Thaddeus Bradley (Morgan Freeman)
Sur le fond, on appréciera le message gentillet mais néanmoins limpide et sans concession à propos des errements éthiques de l’intelligentsia numérique. De la même manière que Letterier l’avait fait avec la finance dans la première partie de la saga, on reprend ici la même recette en surfant sur les indignations du moment. La dichotomie entre Walter Mabry et son alter-ego Owen Case (Ben Lamb que l’on a vu dans Divergente 2 : L’insurrection) est grandement inspirée par celle entre Gates et Jobs. Les produits présentés sont quant à eux totalement décalqués, avec un brin d’ironie, sur le merchandising Apple, vendant au compte goutte les dernières améliorations techniques. Pêle-mêle sont donc dénoncer l’obsolescence outrancière et la marchandisation des données personnelles déguisés en gain de productivité ou en révolution pratique. De nos jours, nous offrons effectivement sciemment une partie de nos données personnels à de grand groupes qui se les échangent et les monnayent, principalement dans un but commercial et lucratif, sans garantie toutefois qu’elle ne puissent être utilisé comme des moyens de coercitions politiques ou de pressions juridiques. Comme l’ont fait avant lui, cela n’a rien d’original, un grand nombre de films d’anticipation, Insaisissable 2 imagine et avertit sur les possibles conséquences de systèmes de moins en moins libres et de plus en plus fliqués, appelant à se méfier du tout venant technologique des grandes firmes,de penser à protéger ses libertés fondamentales, régulièrement mise à mal d’un point de vue éthique.

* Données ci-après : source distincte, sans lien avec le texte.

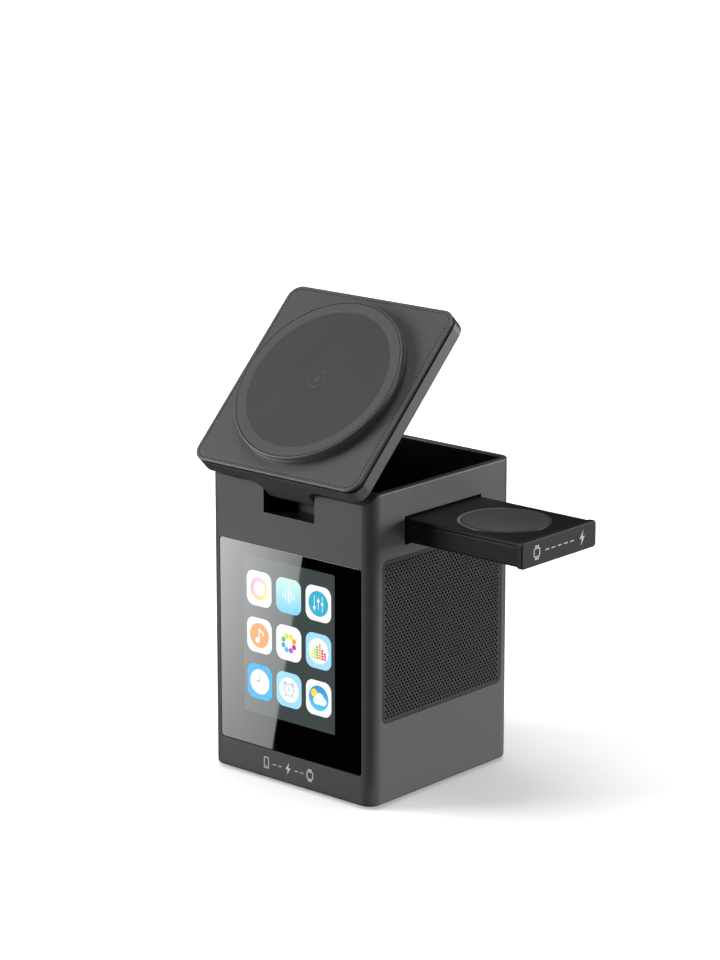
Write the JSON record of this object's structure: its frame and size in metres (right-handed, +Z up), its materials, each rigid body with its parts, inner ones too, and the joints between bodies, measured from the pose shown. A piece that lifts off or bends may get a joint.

Merritt McKinney (Woody Harrelson) et Jack Wilder (Dave Franco)
Si l’on oublie ce positionnement facile, que certain avait déjà dans les années 80, et dont les moments que nous vivons ne font que confirmer la lucidité, Insaisissable 2 n’a plus grand-chose à offrir. Du point de vue de la narration, Insaisissable avait su préserver une certaine part de mystère et de non-dits qui pouvait continuer à nous enthousiasmer longtemps après le film. Comme un vraie magicien, le long-métrage nous laissait pantois et rêveur. Si Thaddeus Bradley (Morgan Freeman que l’on a vu dans Transcendance, Ruth & Alex et Lucy) démystifiait une partie des tours, le final apparaissait tard et laisser suffisamment d’inconnu pour être spectaculaire. Mais voilà que l’on s’éternise trop longuement sur le passé de Dylan Rhodes (Mark Ruffalo que l’on a vu dans Avengers : L’ère d’Ultron) et de son père Lionel Shrike (Richard Laing) que les illusions scénaristiques, les rôles de chacun en deviennent transparentes et laisse entrevoir la trame de l’histoire. Certaine posture de l’écriture sont mêmes des cas d’écoles poussifs. Combien de fois avons-nous eu le droit au frère quasiment jumeaux et légèrement débile comme Némésis de pacotille pour scénariste faiblard ? Un nombre incalculable que l’on tente toujours de nous faire oublier en vantant les mérites supposés de l’acteur assumant deux rôles. Alors que l’effet est souvent inverse. En l’occurrence, Woody Harrelson (que l’on a vu dans Hunger Games – L’embrasement, Hunger Games – La révolte (Partie 1) et Hunger Games – La révolte (Partie 2)) est tout à fait à l’aise avec Merrit mais son jeu deviens cabotin et exécrable lorsqu’il incarne Chase. Ce personnage semble tout droit sorti d’un Austin Powers, c’est dire. Le délire légèrement métaphysique autour de l’Oeil est ramené à une confrérie banale de type franc-maçonne alors que cela aurait eu tant de panache de brouiller les pistes entre magie pure et prestidigitation.
Arthur Tressler (Michael Caine)
Insaisissable 2 passe vraiment à côté de l’imaginaire, tenant à tout rendre compréhensible et perd en magie. Jon M . Chu a oublié d’allier magie et imaginaire, ce qui est précisément ce qui avait fait le succès du premier épisode. Loin de nous divertir pleinement, il n’arrive pas à détourner notre attention des ficelles du magicien de l’écran qu’est le metteur en scène.